# Homework Help: Discussion about thermal chemical-equilibrium gas and calorically perfect gas

1. Oct 11, 2011

### roldy

1. The problem statement, all variables and given/known data
Calculate the percent difference of P2/P1, T2/T1, and ρ21 between the CPG assumption and the thermal-chemical equilibrium assumption. Which percent difference is the lowest and what could be the possible reason?

U1=4000 m/s
Altitude=60 km
R=8314 N m/(kmol K)
P1=21.96 Pa
ρ1=.0003097 kg/m3

2. Relevant equations
CPG:
$$\frac{P_2}{P_1}=1+\frac{2\gamma}{\gamma+1}(M^2-1)$$
$$\frac{T_2}{T_1}=1+\frac{2\gamma}{\gamma+1}(M^2-1)\frac{2+(\gamma-1)M^2}{(\gamma+1)M^2}$$
$$\frac{\rho_2}{\rho_1}=\frac{\gamma+1}{2+(\gamma-1)M^2}$$

TCE:
Used an iterative process describe as follows:

Pick an ε1=.001 and ε2=.1

1)$$U_{2_i}=\epsilon_iU_1$$

2)$$\rho_{2_i}=\frac{\rho_1}{\epsilon_i}$$

3)$$P_{2_i}=P_1+\rho_1U_1^2(1-\epsilon_i)$$

4)$$T_{2_i}=\epsilon_i \left(T_1+\frac{U_1^2}{R}(1-\epsilon_i)\right)$$

5)$$h_{2_i}=h_1+1/2U_1^2(1-\epsilon_i^2)$$

6) The pressure and density found in steps 2 and 3 are used as inputs in the supplied function to calculate the enthalpy$$\bar{h}_{2_i}=f(P_{2_i},\rho_{2_i})$$

7)$$\Delta h_i=|\bar{h}_{2_i}-h_{2_i}|$$

8) If Δhi≤.0001, then end the iteration. If hi> .0001, find a new ε in step 9.

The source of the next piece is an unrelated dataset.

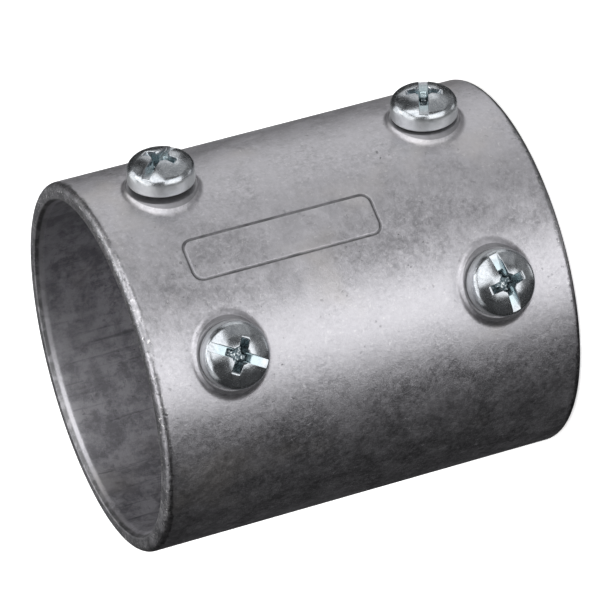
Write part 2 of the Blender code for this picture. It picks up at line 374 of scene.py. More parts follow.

9) $$\epsilon_{i+1}=\epsilon_i-\frac{\Delta h_i}{\frac{\Delta h_i-\Delta h_{i-1}}{\epsilon_i-\epsilon_{i-1}}}$$

10) Repeat steps 1-9 until convergence

3. The attempt at a solution
I programmed this in MATLAB and the results are as follows

Percent difference between CPG and TCE:
P2/P1=3100.2
T2/T1=64.452
ρ21=259.61

Assuming these values are correct, the temperature ratio difference is the lowest out of the three. I cannot figure out the reason behind this. I've been trying to compare the dependencies of the CPG functions to the TCE ones. For CPG the pressure, temperature, and density ratios are a function of the Mach number. For TCE, the dependence is on U1 and T1. Could someone explain to me why the temperature ratio is the lowest? I can't find anything in my book or online. I know it's some basic concept I'm overlooking.